Sur son second, le natif de Badajoz, aurait eu du mal à faire mieux que ce qu’il a fait ! Il écoutera un silence assez injuste après, il est vrai, plusieurs envois à la mort et avant ça un toro qui ne transmettait pas grand-chose… Pourtant, l’Espagnol a essayé de mettre un rythme, de jouer le jeu et de grappiller d’hypothétiques trophées. Il use de nombreuses stratégies, plus spectaculaires pour son premier, mais ne coupera rien. Même un clin d’œil à Luque avec quelques luquecinas n’y fera rien.
Daniel Luque a également souhaité s’habiller de goyesque à nouveau après son grand triomphe de 2023. Celui qui est né à Gerena et qui était apodéré par Jean-Baptiste Jalabert, directeur des arènes arlésiennes, a une voix à faire entendre. Une voix qui porte et qui montrera la voie à Marco Pérez. Daniel Luque tombe sur un toro encasté mais manso qui transmet et qui permet. Comment le laisser passer ? Un torero comme lui en est peut-être incapable… Luque règle l’affaire en quelques minutes et montre sa toute-puissance une muleta dans ses mains. Une petite leçon de toreo en public, deux oreilles et une belle énergie dans les tendidos.
Avec son deuxième Alvaro Nuñez, Daniel Luque ne pourra que saluer les étagères. Si son premier était manso con casta, son second ira volontiers titiller le fer du piquero. Hélas pour le maestro, son toro s’éteint peu à peu et se met sur la réserve. Daniel Luque le comprend, continue son devoir mais ne s’entête pas, la sortie en triomphe est déjà assurée. Salut.
Pour compléter le cartel, un pitchounet que l’on connaît depuis toujours, un jeune prodige de la tauromachie, Marco Pérez. Il se présente de matador de toros à Arles, il est apodéré par celui qui l’a découverte et formé, encore Jean-Baptiste Jalabert et vient d’accomplir une saison dense et plus qu’honnête. Pour cette course vraiment spéciale, Marco défile tête nue et fera une belle vuelta à l’issue de son duel. Une vuelta fêtée avec l’oreille de son opposant dans les mains. Mais avant cela, Marco a été ovationné avant même d’entrer en piste, les tendidos l’attendaient. Il a su embarquer ses soutiens, sans tricher, dans la recherche d’un certain plaisir. Son Alvaro Nuñez n’était sans doute pas le plus tonique de la camada mais le jeune maestro a pu en tirer quelque chose en se mettant dans les cornes assez rapidement. Une oreille.

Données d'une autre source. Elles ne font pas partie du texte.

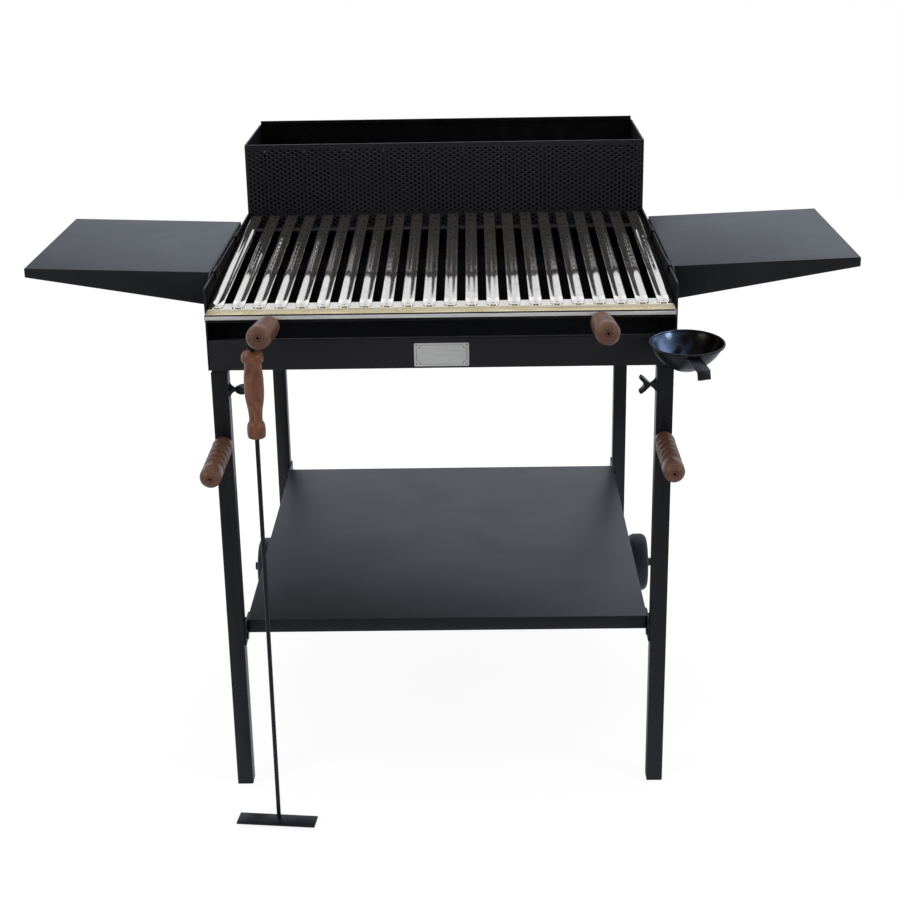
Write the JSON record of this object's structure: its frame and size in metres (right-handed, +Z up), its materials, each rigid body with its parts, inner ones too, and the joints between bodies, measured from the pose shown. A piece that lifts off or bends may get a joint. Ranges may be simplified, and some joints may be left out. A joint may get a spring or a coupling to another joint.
{
  "type": "outdoor barbecue",
  "caption": "Wheeled charcoal and wood barbecue with a sloping channel-bar grill, rear fire basket, two side shelves, a lower shelf, drip bowl and rake.",
  "frame": {"origin": "floor point under the middle of the whole object's box", "axes": "+X to the right side shelf, +Y from the grill handles to the fire basket, +Z up"},
  "size_m": [1.268, 1.0044, 0.962],
  "materials": {
    "black_sheet": "matte black powder coat, fine grain",
    "black_tube": "satin black powder coat",
    "grate_iron": "sooty dark steel rod",
    "stainless": "polished stainless, faint draw marks",
    "plate_metal": "pale brushed plate",
    "dark_screws": "blackened zinc fasteners",
    "handle_wood": "lacquered red-brown turned wood",
    "rake_wood": "lacquered orange-brown turned wood",
    "blued_steel": "glossy dark blued steel",
    "tyre_rubber": "dark grey moulded tyre",
    "hub_plastic": "black moulded plastic"
  },
  "bodies": {
    "root": {"side_wall_left": "black_sheet", "side_wall_right": "black_sheet", "firebox_floor": "black_sheet", "front_lip": "black_sheet", "rear_wall": "black_sheet", "perforated_panel": "black_sheet", "name_plate": "plate_metal", "plate_rivets": "stainless", "leg_front_left": "black_tube", "leg_front_right": "black_tube", "leg_rear_left": "black_tube", "leg_rear_right": "black_tube", "leg_stubs": "black_tube", "rear_leg_bolts": "dark_screws", "foot_plugs": "hub_plastic", "rear_leg_caps": "hub_plastic", "weld_nuts": "dark_screws", "leg_handle_left": "handle_wood", "leg_handle_right": "handle_wood", "leg_handle_rods": "dark_screws", "axle": "dark_screws", "axle_spacers": "dark_screws", "axle_caps": "dark_screws", "bottom_shelf": "black_sheet", "shelf_brackets": "black_sheet", "shelf_bolts": "dark_screws", "grill_rail_left": "black_sheet", "grill_rail_right": "black_sheet", "grate_rests": "black_sheet", "rake_hook": "black_tube", "bowl_bracket": "black_sheet"},
    "grill": {"grill_bars": "stainless", "grill_crossbar": "stainless", "grill_gutter": "stainless", "gutter_ends": "stainless", "grill_handle_left": "handle_wood", "grill_handle_right": "handle_wood", "grill_handle_rods": "dark_screws", "grill_handle_lugs": "stainless"},
    "log_grate": {"grate_bars": "grate_iron", "grate_floor_rods": "grate_iron", "grate_uprights": "grate_iron"},
    "shelf_left": {"side_shelf_left": "black_sheet", "shelf_mount_left": "black_sheet"},
    "shelf_right": {"side_shelf_right": "black_sheet", "shelf_mount_right": "black_sheet"},
    "wheel_left": {"wheel_tyre_left": "tyre_rubber", "wheel_hub_left": "hub_plastic"},
    "wheel_right": {"wheel_tyre_right": "tyre_rubber", "wheel_hub_right": "hub_plastic"},
    "wing_left": {"wing_screw_left": "dark_screws"},
    "wing_right": {"wing_screw_right": "dark_screws"},
    "rake": {"rake_handle": "rake_wood", "rake_rod": "black_tube", "rake_eye": "black_tube", "rake_blade": "black_tube"},
    "bowl": {"drip_bowl": "blued_steel", "bowl_bolt": "dark_screws", "bowl_strap": "blued_steel"}
  },
  "joints": [
    {"name": "grill_lift", "type": "slide", "parent": "root", "child": "grill", "axis": [0, 0, 1], "range_m": [0, 0.15]},
    {"name": "log_grate_lift", "type": "slide", "parent": "root", "child": "log_grate", "axis": [0, 0, 1], "range_m": [0, 0.18]},
    {"name": "shelf_left_lift", "type": "slide", "parent": "root", "child": "shelf_left", "axis": [0, 0, 1], "range_m": [0, 0.05]},
    {"name": "shelf_right_lift", "type": "slide", "parent": "root", "child": "shelf_right", "axis": [0, 0, 1], "range_m": [0, 0.05]},
    {"name": "bowl_lift", "type": "slide", "parent": "root", "child": "bowl", "axis": [0, 0, 1], "range_m": [0, 0.02]},
    {"name": "wheel_left_spin", "type": "hinge", "parent": "root", "child": "wheel_left", "pos_m": [-0.377, 0.44416, 0.058], "axis": [1, 0, 0], "continuous": true},
    {"name": "wheel_right_spin", "type": "hinge", "parent": "root", "child": "wheel_right", "pos_m": [0.377, 0.44416, 0.058], "axis": [1, 0, 0], "continuous": true},
    {"name": "wing_left_turn", "type": "hinge", "parent": "root", "child": "wing_left", "pos_m": [-0.31, -0.30184, 0.675], "axis": [1, 0, 0], "continuous": true},
    {"name": "wing_right_turn", "type": "hinge", "parent": "root", "child": "wing_right", "pos_m": [0.31, -0.30184, 0.675], "axis": [1, 0, 0], "continuous": true},
    {"name": "rake_swing", "type": "hinge", "parent": "root", "child": "rake", "pos_m": [-0.268, -0.42434, 0.7801], "axis": [0, 1, 0], "range_deg": [-20, 12]}
  ]
}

Dernier toro de la goyesque et dernière possibilité pour le jeune maestro Marco Perez de sortir en triomphe de « ses » arènes devant « son » public. Le toro sera à la hauteur de l’événement et Marco ne rompra jamais, usant de sa technique pour faire avec un cornu qui demandait bien plus que les papiers ! C’est sur ce genre de duel que l’on voit le torero et Marco Perez en est un, n’en doutez pas. Il coupera l’oreille de la vaillance tout en coupant aussi cette oreille pour une maîtrise technique peut-être invisible pour les gradins, mais d’une profondeur rare pour un jeune matador de toros. Pour un premier paseo à Arles en corrida, Marco Perez coupera une oreille et pourra sortir en triomphe aux côtés d’un Daniel Luque qu’il connaît bien et qu’il apprécie beaucoup, mais avec qui il n’avait encore jamais toréé.